Investor enthusiasm is backed by hard performance metrics. Since its Series A round last year, Coram AI has quadrupled its revenue and tripled its customer base, now serving over 1,500 sites across North America. The client roster is notably diverse, spanning Fortune 500 enterprises, large school districts, healthcare providers, and well-known brands like 1-800-GOT-JUNK? and Hershey's Ice Cream.

This broad adoption underscores the platform’s tangible ROI. For Hershey's Ice Cream, the benefits are clear. "Coram's AI capabilities mean there is no live person required to watch footage all day. The system works in the background, so our staff can focus on their actual jobs,” said IT director Stephen Hoffer. Zach Waite, the company’s VP of production development, called it "one of the best investments we've made in food safety and employee safety."

Similarly, Lakepointe Church, a Texas megachurch with eight campuses, uses the platform to secure its facilities for over 30,000 congregants. "I would recommend Coram because we have seen great benefits in the features of AI with their system, also the ease of deployment," noted Bill Crowsey, director of information technology. This hardware-agnostic ease of deployment is a recurring theme, reinforcing its strategic importance.
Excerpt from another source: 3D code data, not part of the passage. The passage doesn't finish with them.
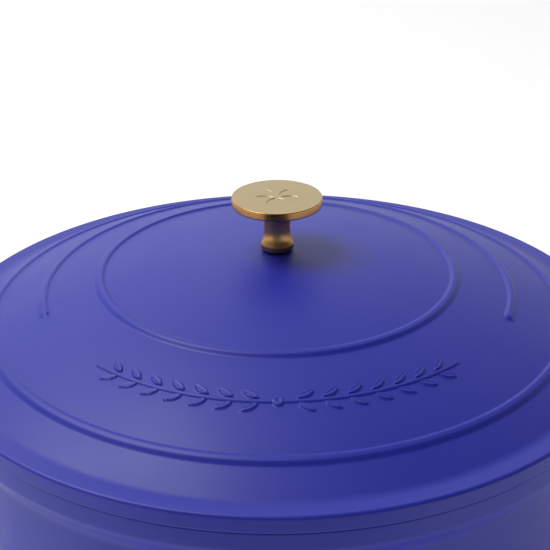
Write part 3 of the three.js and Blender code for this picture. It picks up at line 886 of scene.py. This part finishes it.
# %% Blue enamel
def satin_enamel(name, deep, light, roughness, peel_mm=2.2, peel_depth=0.012):
    material, tree, shader = new_material(name)
    place = add(tree, "ShaderNodeTexCoord").outputs["Object"]
    cloud = add(tree, "ShaderNodeTexNoise", {"Vector": place, "Scale": per_mm(45), "Detail": 3.0})
    grain = add(tree, "ShaderNodeTexNoise", {"Vector": place, "Scale": per_mm(0.7), "Detail": 2.0})
    grains = add(tree, "ShaderNodeMapRange", {
        "Value": grain.outputs["Fac"], "From Min": 0.25, "From Max": 0.75,
        "To Min": -0.18, "To Max": 0.18,
    })
    share = add(tree, "ShaderNodeMath", {
        0: cloud.outputs["Fac"], 1: grains.outputs["Result"],
    }, operation="ADD", use_clamp=True)
    colour = add(tree, "ShaderNodeMix", {
        "Factor": share.outputs[0], 6: linear(deep), 7: linear(light),
    }, data_type="RGBA")
    gloss = add(tree, "ShaderNodeMapRange", {
        "Value": cloud.outputs["Fac"], "From Min": 0.3, "From Max": 0.7,
        "To Min": roughness - 0.03, "To Max": roughness + 0.03,
    })
    peel = add(tree, "ShaderNodeTexNoise", {
        "Vector": place, "Scale": per_mm(peel_mm), "Detail": 2.0, "Roughness": 0.4,
    })
    bump = add(tree, "ShaderNodeBump", {
        "Height": peel.outputs["Fac"], "Strength": 1.0, "Distance": peel_depth / 1000,
    })
    connect(tree, shader, {
        "Base Color": colour.outputs[2], "Roughness": gloss.outputs["Result"],
        "Normal": bump.outputs["Normal"], "IOR": 1.5,
    })
    return material


blue_enamel = satin_enamel("satin_blue_enamel", "#1B24A2", "#2028A8", 0.47)
describe(blue_enamel)

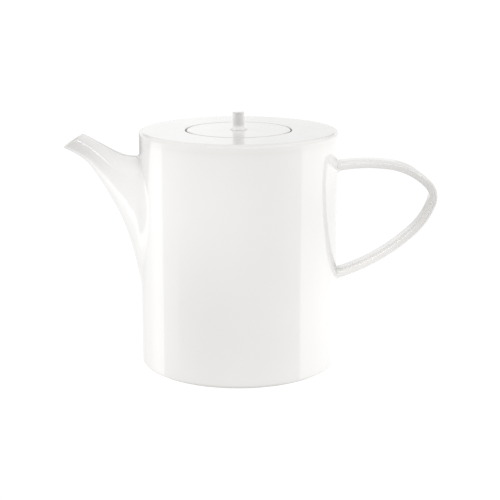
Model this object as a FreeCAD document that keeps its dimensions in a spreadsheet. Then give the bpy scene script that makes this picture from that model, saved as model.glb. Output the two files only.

Marcus Ryu, general partner at Battery Ventures, highlighted the platform's technical strength, stating, "Coram AI's hardware-enabled software anchors intelligence in first-party data to deliver capabilities far beyond what traditional security systems can offer." As Coram uses its new capital to aggressively expand its sales force and continue R&D, its ability to navigate the challenges of data privacy, integration complexity, and the ethical use of AI will be paramount. As Coram AI deploys its new capital, its success will not only be measured in revenue growth but in its ability to prove that intelligent, proactive security can be both powerful and responsible.